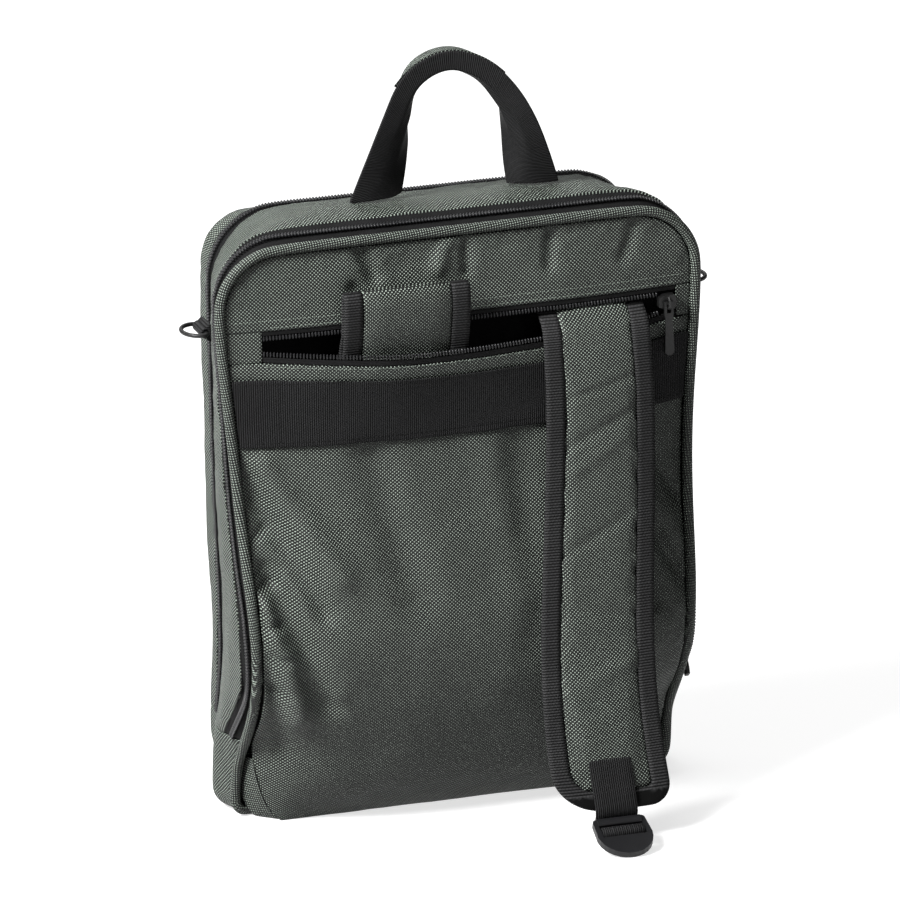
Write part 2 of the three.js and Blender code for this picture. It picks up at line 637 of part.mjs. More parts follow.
function buildLining() {
  const inset = TAPE + TAPE_SUNK + 1.5 * SEAM_GAP;
  const setback = PANEL_MARGIN + 2.5 * SEAM_GAP;
  const arcStart = SEAM_HEIGHT - CORNER_RADIUS;
  const arc = steps(4).slice(1).map((share) => arcStart + (CORNER_RADIUS - inset) * Math.sin((share * Math.PI) / 2));
  const rows = [...steps(8, FOOT_HEIGHT, arcStart), ...arc];
  const face = rows.map((z) => steps(8, -1, 1).map((across) => {
    const deep = (POCKET_DEPTH - setback) * (1 - Math.abs(across) ** CORNER_BOX);
    return point(across * halfWidth(z, 0, inset), depthAt(setback, z) + deep, z);
  }));
  add('pocket_lining', sheet(face, shifted(face, 0, TAPE, 0)), BLACK_TAPE);
}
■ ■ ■
_Written problem:_ Repeat the material word for word, in full.

_Complete output:_
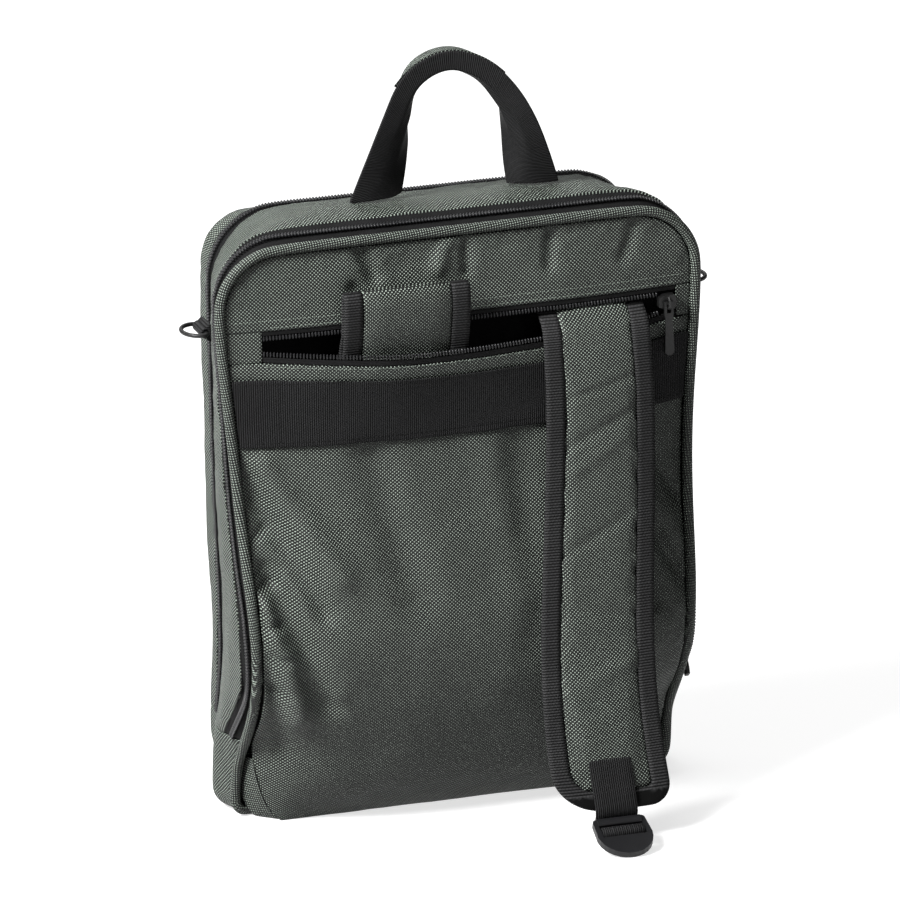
Write part 2 of the three.js and Blender code for this picture. It picks up at line 637 of part.mjs. More parts follow.
function buildLining() {
  const inset = TAPE + TAPE_SUNK + 1.5 * SEAM_GAP;
  const setback = PANEL_MARGIN + 2.5 * SEAM_GAP;
  const arcStart = SEAM_HEIGHT - CORNER_RADIUS;
  const arc = steps(4).slice(1).map((share) => arcStart + (CORNER_RADIUS - inset) * Math.sin((share * Math.PI) / 2));
  const rows = [...steps(8, FOOT_HEIGHT, arcStart), ...arc];
  const face = rows.map((z) => steps(8, -1, 1).map((across) => {
    const deep = (POCKET_DEPTH - setback) * (1 - Math.abs(across) ** CORNER_BOX);
    return point(across * halfWidth(z, 0, inset), depthAt(setback, z) + deep, z);
  }));
  add('pocket_lining', sheet(face, shifted(face, 0, TAPE, 0)), BLACK_TAPE);
}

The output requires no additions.